You know that business about sleeping when the baby sleeps? That is very good advice. It only took me a few days to learn that not following it would be at my own serious peril.

It's hard to get over the basic assumption that once it's night, I'll be able to get some sleep. You live for 38 years or so counting on the fact that if you can make it eleven or twelve o'clock, you'll be able to get a bunch of hours of consecutive sleep. I know I'm lucky in assuming that; others struggle with insomnia and barking dogs and the like. But sleep has mostly been mine for the taking and it is no longer.

Not all the nights are rough. Many of them are, like last night, quite reasonable. Mostly quiet, punctuated by hour-long periods every three or so hours where I nurse the baby. During these periods I might lie in the dark, in a state of semi-sleep, or I might read or even watch part of a movie. I plan for these periods, stashing glasses of water and snacks and activities for myself near the bed. (B has temporarily camped out on an air mattress in his office.)

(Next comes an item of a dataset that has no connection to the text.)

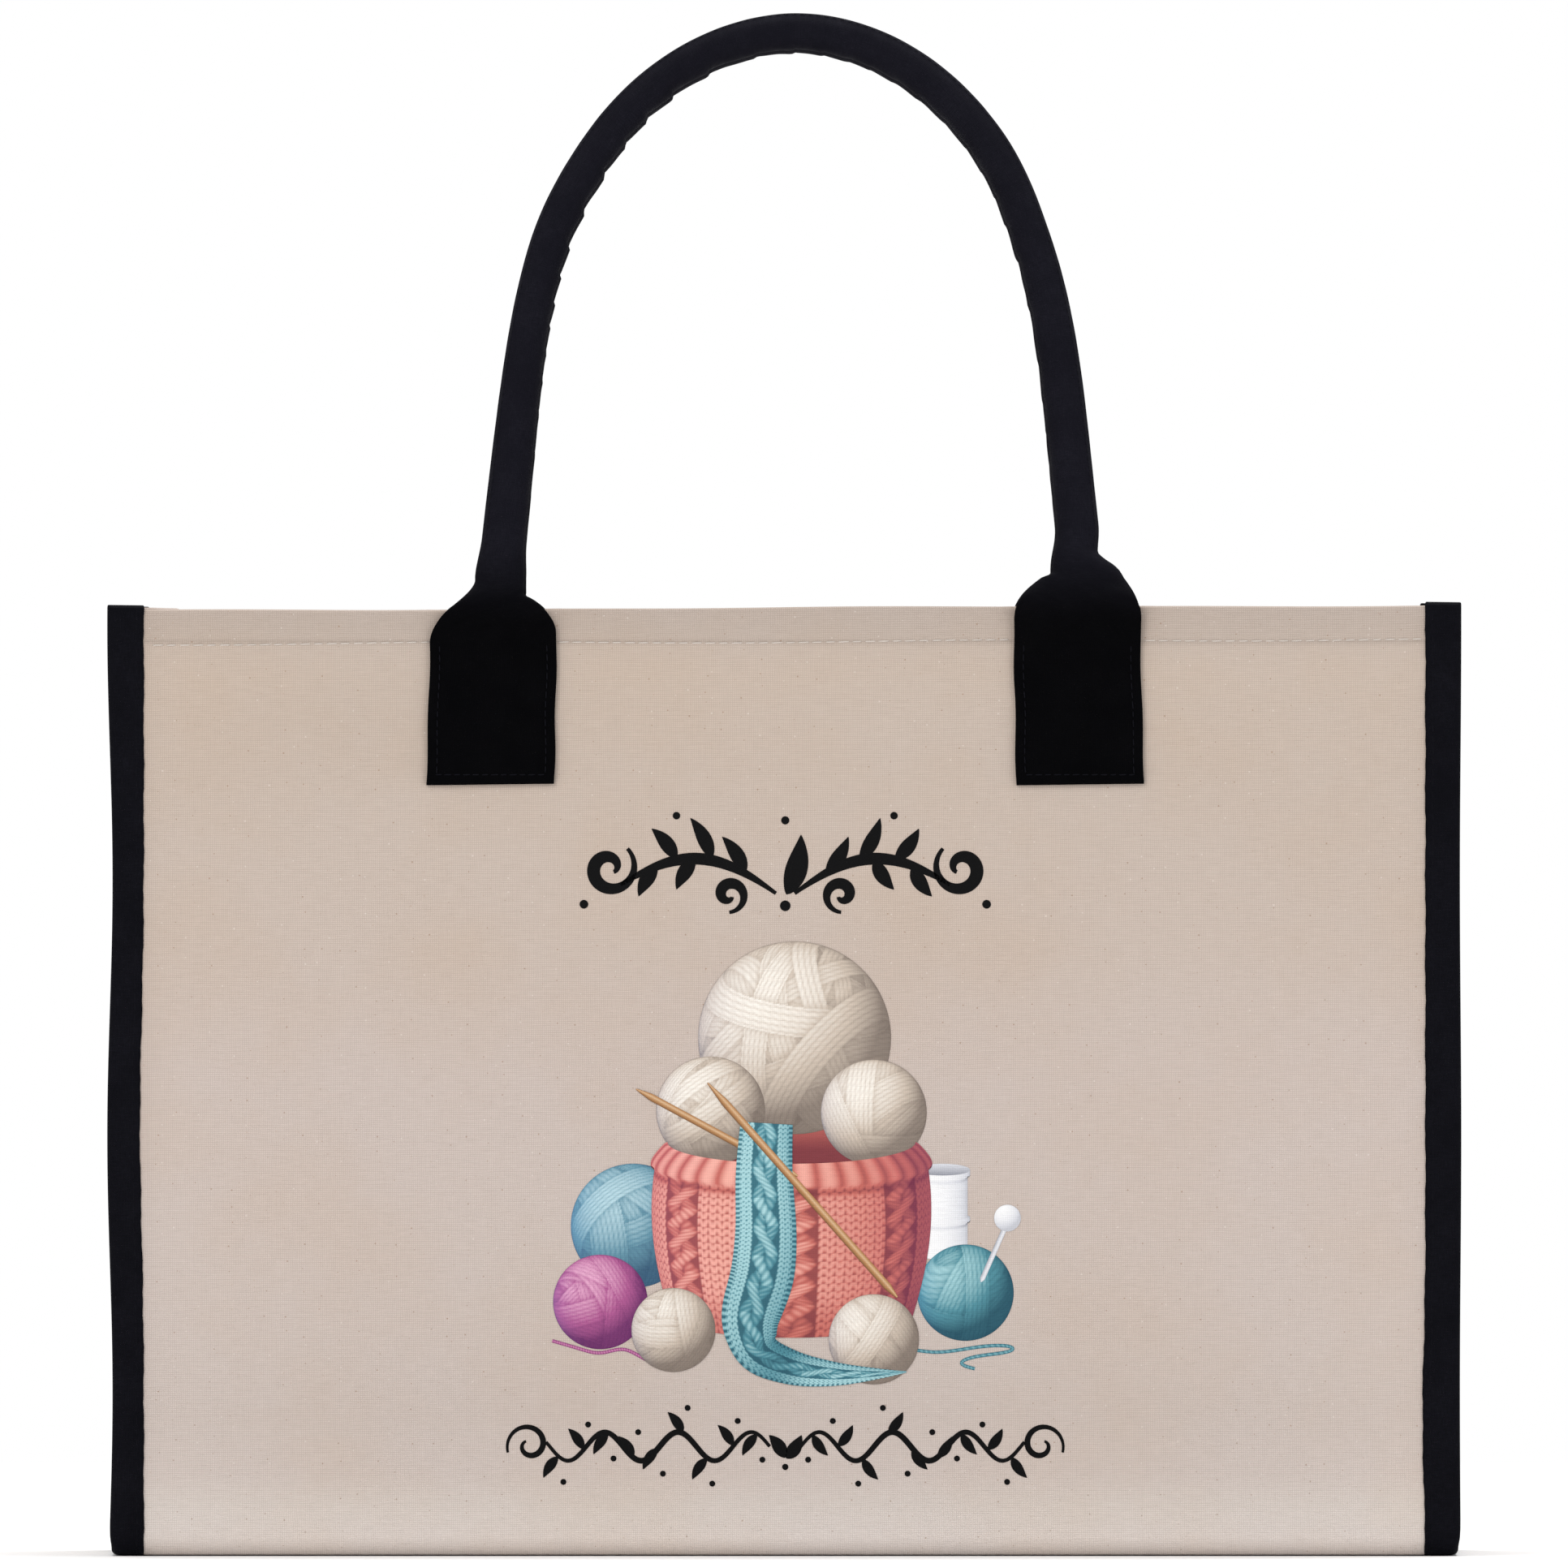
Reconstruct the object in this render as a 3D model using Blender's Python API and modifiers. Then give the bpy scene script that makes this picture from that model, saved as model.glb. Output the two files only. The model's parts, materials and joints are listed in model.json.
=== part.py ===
"""A boxy canvas knitting bag with bound side edges and two padded rope handles.

Frame: metres, +Z up, the bag's front faces -Y, and the origin is on the floor under the bag's middle.
The canvas body is one strip that runs down the front, under the base and up the back. A recessed
side panel closes each end, and a folded tape clamps the strip and the side panel together in a fin
that stands out sideways. Each handle is a rope in a cloth sleeve, and it swings on the necks of the
two tabs that hold it.
"""

import math

import bmesh
import bpy
import numpy as np
from mathutils import Vector

# Driving dimensions, in metres
WIDTH = 0.435  # over the two edge bindings
HEIGHT = 0.305  # from the floor to the canvas's top edge
DEPTH = 0.180  # outside of the front to outside of the back
FOLD_RADIUS = 0.006  # where the canvas turns under the base
CLOTH = 0.0015  # body canvas with its lining
SIDE_CLOTH = 0.0012  # the side panels' canvas
TAPE = 0.0006  # binding tape
GAP = 0.0003  # air left between touching pieces
FIN = 0.012  # how far the bound fin stands out sideways
BINDING_RISE = 0.0018  # how far the binding's folded ends stand above the canvas
HEM_HEIGHT = 0.011
HEM_FOLD = 0.0015  # the extra thickness that the turned-in hem adds
CREASE = 0.008  # how far the side panels fold inwards at the top

TAB_SPACING = 0.1888  # middle to middle of the two tabs on one face
TAB_WIDTH = 0.0417
TAB_BELOW = 0.057  # how far a tab reaches below the canvas's top edge
TAB_ABOVE = 0.0075  # how far its neck reaches above it
TAB_SHOULDER = 0.010  # how far below the canvas's top edge the shoulders begin
TAB_CORNER = 0.003
TAB_SHOULDER_POWER = 0.8  # under 1 makes the shoulders fuller than a quarter ellipse
NECK_STRAIGHT = 0.0006  # the short upright part at the top of the neck
TAB_THICKNESS = 0.002
NECK_WIDTH = 0.0160
BACKING_WIDTH = 0.038
BACKING_HEIGHT = 0.042
BACKING_THICKNESS = 0.0012

SLEEVE_RADIUS = 0.0061  # at the top of the arch
SLEEVE_SPREAD = 0.18  # how much wider the sleeve is where it meets the necks
SLEEVE_WALL = 0.0010
ARCH_BASE = 0.011  # the sleeve's ends above the canvas's top edge
ARCH_RISE = 0.1794  # along the handle, from the sleeve's ends to its middle line at the top
ARCH_HALF_WIDTH = 0.0772  # half the width of the arch without the splay of its legs
ARCH_HALF_FOOT = 0.0938  # half the distance between the legs' middle lines at the necks
ARCH_SIDE_POWER = 1.05  # powers of the cosine and the sine that round the arch
ARCH_TOP_POWER = 0.484
ARCH_POINTS = 31
CORE_RADIUS = 0.0047
CORE_INSET = 0.002  # the rope ends this far inside the sleeve

HINGE_ABOVE = 0.006  # the handles' swing axis above the canvas's top edge
HINGE_OUT = 0.0043  # and this far outside the tabs' middle plane
HANDLE_LEAN = math.radians(12)  # how far the standing handles lean in towards each other

BOARD_THICKNESS = 0.002
BOARD_CLEAR = 0.0015

POCKET_WIDTH = 0.170
POCKET_HEIGHT = 0.120
POCKET_BOTTOM = 0.110  # above the floor
POCKET_STAND = 0.0060  # how far the pocket's cloth bellies off the back
POCKET_CLOTH = 0.0012

HALF_WIDTH = WIDTH / 2
HALF_DEPTH = DEPTH / 2
BODY_HALF_WIDTH = HALF_WIDTH - TAPE - GAP
MARGIN_FACE = TAPE + GAP  # depth of the pressed margin that the tape lies in
FLANGE_FACE = CLOTH + GAP  # depth of the side panel's flange below the canvas's face
FLANGE_BACK = FLANGE_FACE + SIDE_CLOTH
FIN_THICKNESS = FLANGE_BACK + GAP + TAPE
WEB_OUTER = HALF_WIDTH - FIN - GAP  # outer face of the recessed side panel
WEB_INNER = WEB_OUTER - SIDE_CLOTH
OVERLAP = SIDE_CLOTH / 2  # how deep joined shapes run into each other
CUT_MARGIN = 0.005  # how far a cutter reaches past what it cuts
TAB_MIDDLE = -HALF_DEPTH - GAP - TAB_THICKNESS / 2  # Y of the front tabs' middle plane
ARC_STEPS = 6
FACING_X = (math.pi / 2, 0, math.pi / 2)  # turns a flat XY outline into the YZ plane
FACING_Y = (math.pi / 2, 0, 0)  # turns a flat XY outline into the XZ plane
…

More nights are reasonable than are not. Most of the rough came early on, before I'd discovered the connection between my ingesting onions and the baby screaming for hours on end. But some have come even after this discovery, generally when our schedule has been disrupted. There have been some very dark nights of the soul.

I'm learning, figuring some things out and left baffled by others, and it's generally getting easier. It got massively easier this past Monday night when my sister arrived. She's been cooking and cleaning and doing laundry. Today, God bless her, she gave the upstairs bathroom the only decent cleaning it's received since before we moved in.

She lives on the opposite coast and we've never been particularly close (I doubt I've ever mentioned her here). I wasn't sure how it would be to have her around, but it's been great. It's taken a bit of getting used to, letting someone help me and--at times--wait on me. It's that independent streak of mine, along with the knowledge that she's only going to be here a week and when she goes it's back to the way things were.

I'm cognizant that things are going fairly well and could be much, much worse. Clay is, from all I've heard others tell, a relatively easy baby. Breastfeeding has seemed to go remarkably smoothly and I got confirmation of that at yesterday's doctor's appointment; he's back to his birth weight after only a week and a half (all babies lose weight right after birth and getting back to birth weight by two weeks is considered good growth).

The doctor who examined him was the big, goofy resident I mentioned meeting several weeks back; he ended up being on call the night Clay was born and attending his birth along with my regular doctor. I was happy that he was available to do the first well-baby visit. He thought Clay was doing wonderfully, everything looking and sounding as it should.

I have to confess that I don't yet feel the intense attachment to Clay that I hear many parents speak of. I assume that I will, that it will sneak up on me at some point and grab me and not let go. Meanwhile, I'm definitely glad he's here.